The Democrats literally just sued to try to bypass the Trump administrations filling in of director after a director quit. We know they will sue anytime a conservative president attempted to sue over due cause. At a limit this causes a delay in the Presidential powers as the lawsuit goes through the courts. It also sows confusion during his period for any rulings a director may make while the lawsuit winds its way through.
The purpose is to allow someone appointed by another party to continue ramming through the china shoppe with no way for an opposing president to stop it.
So just blow away the restriction.
I regretfully find the dissenting arguments in Myers v. United States more persuasive than the arguments of the majority. The dissents maintained (convincingly I think) that Congress, when it creates an office (other than a judgeship) can decide what the tenure of that office will be, and when the President can remove the official without cause (or perhaps even with cause).

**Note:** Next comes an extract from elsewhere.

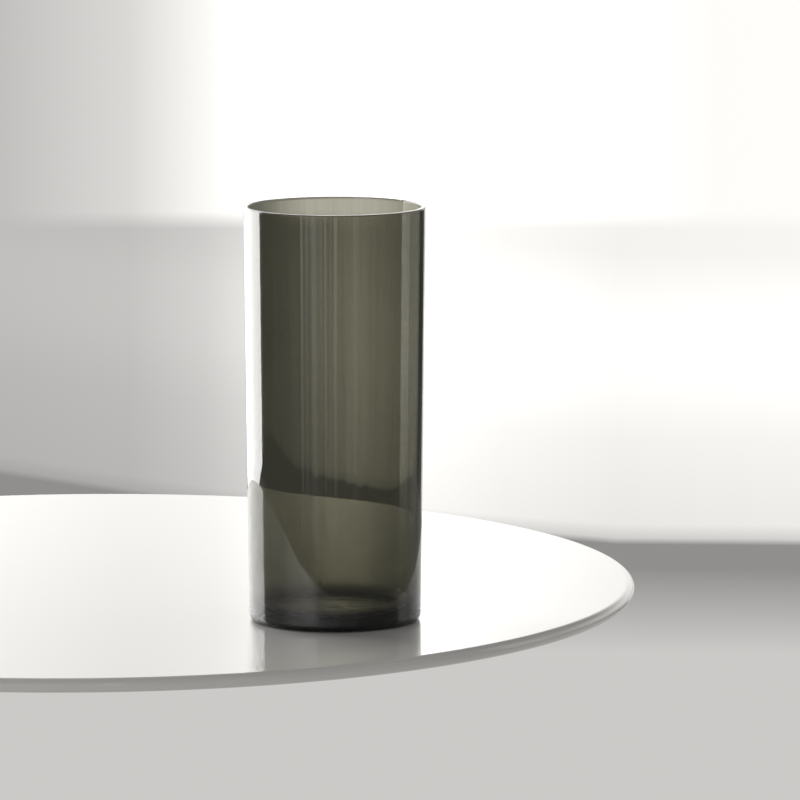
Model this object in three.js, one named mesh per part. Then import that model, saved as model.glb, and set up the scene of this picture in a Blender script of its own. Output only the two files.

I would have written the Constitution to mean what the Supreme Court said it means – the President can control the executive branch, purge the Deep State and obstructive bureaucrats. But Holmes, Brandeis – and don’t forget McReynolds – made compelling arguments otherwise in their dissents.
Easy mistake to make — whenever I hear the name “Wilkins,” my first thought also goes to NBA legend Gerald Wilkins. What most people don’t know is that he had a brother who also played basketball.
the Problem with the CFPB is that from the outset, it was designed to be an entrenched and permanent un-elected Democrat Party bureaucracy that violated the principles of representative government.